Na visão de Dall”Orto, é necessária a moderação e fiscalização de conteúdos publicados nas redes sociais. Segundo ele, as pessoas costumam não entender corretamente o direito à liberdade de expressão, achando que podem difamar as outras sem ter que lidar com consequências. Ele adverte que não fala de censura, mas de cuidado e responsabilização com o que é postado:

Uma coisa é obra ficcional que é produzida pelas empresas de streaming, mas quando as pessoas se apropriam desse conteúdo e passam a atacar e hostilizar as outras no ambiente digital, aí eu acho que teria que ter uma mediação. As pessoas confundem muito a liberdade de expressão, elas acham que, por terem esse direito, podem sair falando qualquer coisa, mas não é isso. Lógico que temos que ter um cuidado com o que a gente posta, porque isso reverbera no mundo real, no presencial. Então deveria ter também uma fiscalização, uma mediação, uma responsabilização nas plataformas em que as pessoas estão postando. Não estou falando de censura, mas de uma responsabilização em relação àquilo que é postado.

Sensacionalismo e ódio

Para o professor, a mídia contribui para a propagação desses discursos de ódio por meio de grupos sensacionalistas:

O trabalho da mídia, na verdade, é divulgar essas ficções, mas as pessoas que, talvez, interpretem mal. A gente tem uma sociedade com um poder de interpretação muito limitado, e aí caímos muito nessa armadilha de grupos mais sensacionalistas, que pegam essas histórias e potencializam.
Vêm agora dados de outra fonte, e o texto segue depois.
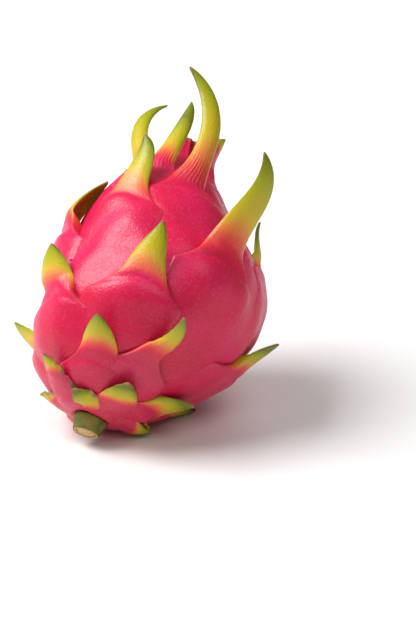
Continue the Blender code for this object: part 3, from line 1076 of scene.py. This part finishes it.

Para Dall’Orto, o problema na mídia seria justamente a existência desses grupos midiáticos que pegam esses conteúdos e tentam fazer sensacionalismo em cima disso. Isso acaba reverberando para outras pessoas falaram o que elas acham que podem falar.

Fica nítido, então, que acompanhar uma série de perto pode ser emocionante, mas ultrapassar os limites do respeito transforma paixão em violência. O caso do ator Gavin Casalegno é apenas um de vários outros exemplos disso. Por isso, é necessária uma atenção maior àquilo que é postado nas redes sociais.